Osborn, Henry Fairfield
OSBORN, HENRY FAIRFIELD
(b. Fairfield, Connecticut, 8 August 1857; d. Garrison, New York, 6 November 1935)
vertebrate paleontology.
Osborn was the eldest son of William Henry Osborn, president of the Illinois Central Railroad, and of Virginia Reed Sturges. He spent his early life in the vicinity of New York City. He attended the College of New Jersey (now Princeton University), where he was much influenced by President James McCosh and Arnold Guyot, director of the museum. At Princeton he began a lifelong friendship with William Berryman Scott. In their junior year, Scott and Osborn became intensely interested in the fossil remains of extinct reptiles and mammals.

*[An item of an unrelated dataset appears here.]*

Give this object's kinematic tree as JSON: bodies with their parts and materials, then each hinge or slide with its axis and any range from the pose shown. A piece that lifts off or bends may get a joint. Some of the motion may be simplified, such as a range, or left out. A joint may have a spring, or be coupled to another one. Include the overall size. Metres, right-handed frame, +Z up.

The young men accordingly organized their first paleontological expedition. They spent the summer of 1877 in Colorado and Wyoming, still a wild land inhabited by less than friendly Indians and by some of the “old mountain men.” In 1878 there was a second expedition, and it was at this time that they met and became disciples of Edward Drinker Cope of Philadelphia, the rival of O. C. Marsh of Yale.
After completing their undergraduate work at Princeton, Scott and Osborn went abroad for postgraduate studies. Osborn studied under T. H. Huxley and Francis Maitland Balfour in London. He also met Charles Darwin, an encounter that he never forgot.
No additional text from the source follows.